— DATA —
════════════════════

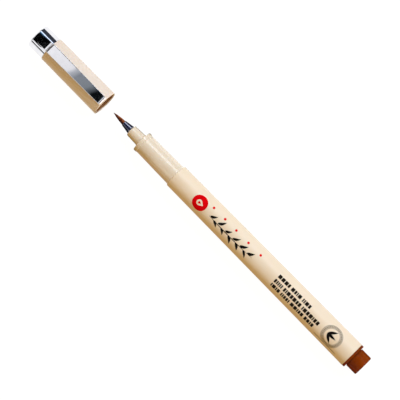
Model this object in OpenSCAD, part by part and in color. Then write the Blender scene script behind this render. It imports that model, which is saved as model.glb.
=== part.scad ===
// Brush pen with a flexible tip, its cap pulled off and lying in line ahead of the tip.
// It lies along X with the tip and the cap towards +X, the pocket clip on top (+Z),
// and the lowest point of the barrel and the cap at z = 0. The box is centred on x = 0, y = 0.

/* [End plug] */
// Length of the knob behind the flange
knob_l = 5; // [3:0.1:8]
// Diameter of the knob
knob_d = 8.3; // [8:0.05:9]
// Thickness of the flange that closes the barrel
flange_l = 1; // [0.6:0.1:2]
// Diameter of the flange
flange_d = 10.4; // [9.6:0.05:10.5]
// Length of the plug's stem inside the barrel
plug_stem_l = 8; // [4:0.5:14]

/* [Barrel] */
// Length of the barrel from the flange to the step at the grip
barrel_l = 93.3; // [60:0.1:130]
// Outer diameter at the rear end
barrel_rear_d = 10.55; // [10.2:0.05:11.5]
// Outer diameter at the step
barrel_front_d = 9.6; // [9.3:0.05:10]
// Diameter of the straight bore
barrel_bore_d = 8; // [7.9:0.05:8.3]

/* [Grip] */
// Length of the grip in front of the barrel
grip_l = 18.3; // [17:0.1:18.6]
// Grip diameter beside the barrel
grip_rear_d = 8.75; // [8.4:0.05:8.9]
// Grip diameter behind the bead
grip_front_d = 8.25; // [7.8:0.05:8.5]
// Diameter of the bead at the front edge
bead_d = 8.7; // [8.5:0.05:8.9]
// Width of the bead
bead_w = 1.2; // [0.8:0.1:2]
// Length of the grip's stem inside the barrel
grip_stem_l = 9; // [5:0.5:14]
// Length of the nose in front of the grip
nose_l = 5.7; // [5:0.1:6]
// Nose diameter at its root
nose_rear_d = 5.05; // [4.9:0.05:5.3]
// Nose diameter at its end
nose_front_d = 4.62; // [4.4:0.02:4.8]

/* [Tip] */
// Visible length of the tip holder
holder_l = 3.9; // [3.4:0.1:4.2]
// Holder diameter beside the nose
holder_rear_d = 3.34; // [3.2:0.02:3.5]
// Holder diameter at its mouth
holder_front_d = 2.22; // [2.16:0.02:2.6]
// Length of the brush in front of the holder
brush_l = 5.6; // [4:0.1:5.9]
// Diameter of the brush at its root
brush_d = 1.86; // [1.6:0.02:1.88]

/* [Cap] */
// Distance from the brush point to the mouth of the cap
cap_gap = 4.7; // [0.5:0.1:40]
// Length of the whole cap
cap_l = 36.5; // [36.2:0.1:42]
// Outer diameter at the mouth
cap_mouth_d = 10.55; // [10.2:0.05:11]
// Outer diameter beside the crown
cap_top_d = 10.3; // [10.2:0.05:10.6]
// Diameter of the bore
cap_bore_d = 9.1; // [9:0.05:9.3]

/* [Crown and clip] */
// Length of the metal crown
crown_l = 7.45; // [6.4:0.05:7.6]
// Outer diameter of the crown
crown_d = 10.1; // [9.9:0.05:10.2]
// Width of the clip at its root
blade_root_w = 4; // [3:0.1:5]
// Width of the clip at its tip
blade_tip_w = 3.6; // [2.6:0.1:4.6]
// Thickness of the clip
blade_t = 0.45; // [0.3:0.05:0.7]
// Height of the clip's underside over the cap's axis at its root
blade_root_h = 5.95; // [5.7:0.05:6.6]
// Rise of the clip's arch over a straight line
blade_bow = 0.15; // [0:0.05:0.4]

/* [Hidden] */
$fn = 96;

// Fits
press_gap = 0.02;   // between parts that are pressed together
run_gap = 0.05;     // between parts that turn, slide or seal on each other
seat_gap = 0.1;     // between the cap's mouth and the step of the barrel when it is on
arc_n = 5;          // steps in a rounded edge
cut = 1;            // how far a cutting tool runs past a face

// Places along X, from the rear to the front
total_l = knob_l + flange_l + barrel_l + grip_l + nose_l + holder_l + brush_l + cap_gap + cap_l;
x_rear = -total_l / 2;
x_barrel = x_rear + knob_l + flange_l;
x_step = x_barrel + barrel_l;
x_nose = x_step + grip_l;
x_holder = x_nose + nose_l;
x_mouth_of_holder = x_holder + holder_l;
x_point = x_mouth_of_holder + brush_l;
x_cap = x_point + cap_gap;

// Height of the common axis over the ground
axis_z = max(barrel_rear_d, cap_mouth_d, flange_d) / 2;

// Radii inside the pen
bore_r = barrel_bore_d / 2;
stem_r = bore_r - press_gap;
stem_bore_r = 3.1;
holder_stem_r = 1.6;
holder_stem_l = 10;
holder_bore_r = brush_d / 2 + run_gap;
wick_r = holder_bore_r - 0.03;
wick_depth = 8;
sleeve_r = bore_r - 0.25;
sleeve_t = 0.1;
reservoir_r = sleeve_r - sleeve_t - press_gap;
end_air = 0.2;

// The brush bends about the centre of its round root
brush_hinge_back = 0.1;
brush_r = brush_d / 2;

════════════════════

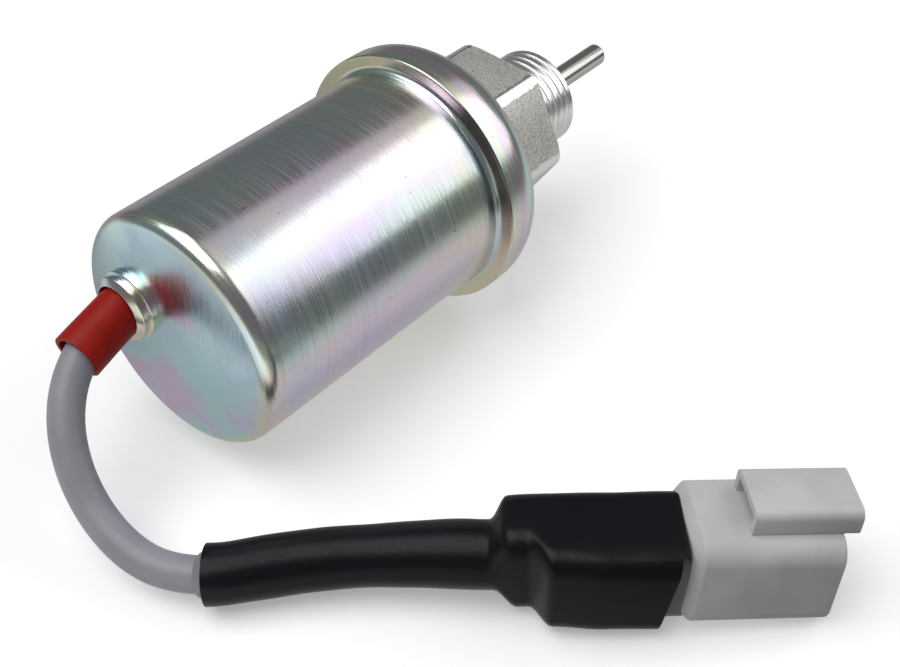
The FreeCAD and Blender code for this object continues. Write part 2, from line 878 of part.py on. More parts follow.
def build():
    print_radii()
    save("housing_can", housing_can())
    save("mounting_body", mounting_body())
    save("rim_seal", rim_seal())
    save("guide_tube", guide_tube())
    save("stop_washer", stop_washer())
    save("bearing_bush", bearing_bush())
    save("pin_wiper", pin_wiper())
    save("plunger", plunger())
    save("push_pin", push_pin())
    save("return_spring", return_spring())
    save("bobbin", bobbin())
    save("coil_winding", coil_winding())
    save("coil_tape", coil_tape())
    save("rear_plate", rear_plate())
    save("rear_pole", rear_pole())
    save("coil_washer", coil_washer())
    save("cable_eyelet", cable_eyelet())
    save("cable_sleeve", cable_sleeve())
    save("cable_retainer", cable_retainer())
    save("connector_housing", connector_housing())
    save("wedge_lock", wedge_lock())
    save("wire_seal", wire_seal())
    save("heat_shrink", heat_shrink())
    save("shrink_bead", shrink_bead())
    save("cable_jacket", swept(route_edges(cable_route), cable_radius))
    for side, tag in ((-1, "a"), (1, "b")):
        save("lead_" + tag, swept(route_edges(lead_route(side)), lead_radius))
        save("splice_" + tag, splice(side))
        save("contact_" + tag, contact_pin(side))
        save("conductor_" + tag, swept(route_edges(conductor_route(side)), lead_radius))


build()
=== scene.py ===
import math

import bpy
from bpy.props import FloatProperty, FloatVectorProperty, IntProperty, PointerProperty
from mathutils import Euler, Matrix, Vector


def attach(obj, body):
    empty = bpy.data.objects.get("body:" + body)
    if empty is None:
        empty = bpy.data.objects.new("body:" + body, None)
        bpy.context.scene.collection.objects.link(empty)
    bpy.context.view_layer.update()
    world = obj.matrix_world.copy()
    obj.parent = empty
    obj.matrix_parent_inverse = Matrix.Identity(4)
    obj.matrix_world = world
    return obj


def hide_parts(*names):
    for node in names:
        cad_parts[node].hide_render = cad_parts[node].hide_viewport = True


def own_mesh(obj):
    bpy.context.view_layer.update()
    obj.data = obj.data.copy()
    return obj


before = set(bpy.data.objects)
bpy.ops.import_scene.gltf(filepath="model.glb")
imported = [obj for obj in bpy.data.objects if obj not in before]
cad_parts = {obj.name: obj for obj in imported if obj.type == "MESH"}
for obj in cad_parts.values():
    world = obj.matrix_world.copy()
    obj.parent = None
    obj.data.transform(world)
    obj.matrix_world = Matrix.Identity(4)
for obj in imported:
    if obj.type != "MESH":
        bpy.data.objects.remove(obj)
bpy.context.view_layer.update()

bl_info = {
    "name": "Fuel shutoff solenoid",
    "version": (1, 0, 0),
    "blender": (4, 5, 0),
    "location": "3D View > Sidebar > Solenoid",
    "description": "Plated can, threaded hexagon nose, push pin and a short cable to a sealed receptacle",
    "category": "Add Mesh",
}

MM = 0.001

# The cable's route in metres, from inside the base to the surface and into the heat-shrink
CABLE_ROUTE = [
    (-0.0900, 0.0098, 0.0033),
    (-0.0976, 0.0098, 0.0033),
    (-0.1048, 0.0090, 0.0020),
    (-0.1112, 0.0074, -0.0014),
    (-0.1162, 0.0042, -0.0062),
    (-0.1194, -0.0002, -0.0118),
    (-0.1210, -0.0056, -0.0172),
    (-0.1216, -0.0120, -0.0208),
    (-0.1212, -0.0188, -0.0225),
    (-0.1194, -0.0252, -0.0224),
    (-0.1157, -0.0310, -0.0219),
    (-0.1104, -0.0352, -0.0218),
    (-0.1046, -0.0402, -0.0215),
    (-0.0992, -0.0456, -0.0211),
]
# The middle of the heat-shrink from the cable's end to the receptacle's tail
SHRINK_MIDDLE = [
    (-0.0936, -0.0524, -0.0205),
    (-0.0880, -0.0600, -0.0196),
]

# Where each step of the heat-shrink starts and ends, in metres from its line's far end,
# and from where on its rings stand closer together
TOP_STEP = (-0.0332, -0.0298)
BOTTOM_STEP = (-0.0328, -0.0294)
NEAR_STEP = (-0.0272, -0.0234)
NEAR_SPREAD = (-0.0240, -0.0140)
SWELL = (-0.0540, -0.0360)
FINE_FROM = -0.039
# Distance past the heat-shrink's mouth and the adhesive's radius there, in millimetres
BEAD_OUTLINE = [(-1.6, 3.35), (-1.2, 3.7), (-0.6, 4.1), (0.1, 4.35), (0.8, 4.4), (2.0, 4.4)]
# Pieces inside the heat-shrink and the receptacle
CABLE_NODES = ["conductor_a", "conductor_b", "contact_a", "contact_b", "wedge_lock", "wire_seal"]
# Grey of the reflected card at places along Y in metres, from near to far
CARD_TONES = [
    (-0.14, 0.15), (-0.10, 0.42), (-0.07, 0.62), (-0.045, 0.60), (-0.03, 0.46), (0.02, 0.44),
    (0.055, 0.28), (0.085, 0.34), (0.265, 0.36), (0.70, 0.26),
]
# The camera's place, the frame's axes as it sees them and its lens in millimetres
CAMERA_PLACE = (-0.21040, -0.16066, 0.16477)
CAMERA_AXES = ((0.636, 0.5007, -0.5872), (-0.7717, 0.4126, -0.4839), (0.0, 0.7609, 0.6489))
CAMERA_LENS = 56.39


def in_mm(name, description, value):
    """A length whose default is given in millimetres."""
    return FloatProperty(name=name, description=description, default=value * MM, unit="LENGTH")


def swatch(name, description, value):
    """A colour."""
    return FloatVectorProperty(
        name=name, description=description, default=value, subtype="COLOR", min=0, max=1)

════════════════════

— WORK REQUIRED —
Nothing outside the span should appear: copy exactly from the line with "for side, tag" through the line with "obj.matrix_parent_inverse = Matrix.Identity(4)".

— WRITTEN SOLUTION —
    for side, tag in ((-1, "a"), (1, "b")):
        save("lead_" + tag, swept(route_edges(lead_route(side)), lead_radius))
        save("splice_" + tag, splice(side))
        save("contact_" + tag, contact_pin(side))
        save("conductor_" + tag, swept(route_edges(conductor_route(side)), lead_radius))


build()
=== scene.py ===
import math

import bpy
from bpy.props import FloatProperty, FloatVectorProperty, IntProperty, PointerProperty
from mathutils import Euler, Matrix, Vector


def attach(obj, body):
    empty = bpy.data.objects.get("body:" + body)
    if empty is None:
        empty = bpy.data.objects.new("body:" + body, None)
        bpy.context.scene.collection.objects.link(empty)
    bpy.context.view_layer.update()
    world = obj.matrix_world.copy()
    obj.parent = empty
    obj.matrix_parent_inverse = Matrix.Identity(4)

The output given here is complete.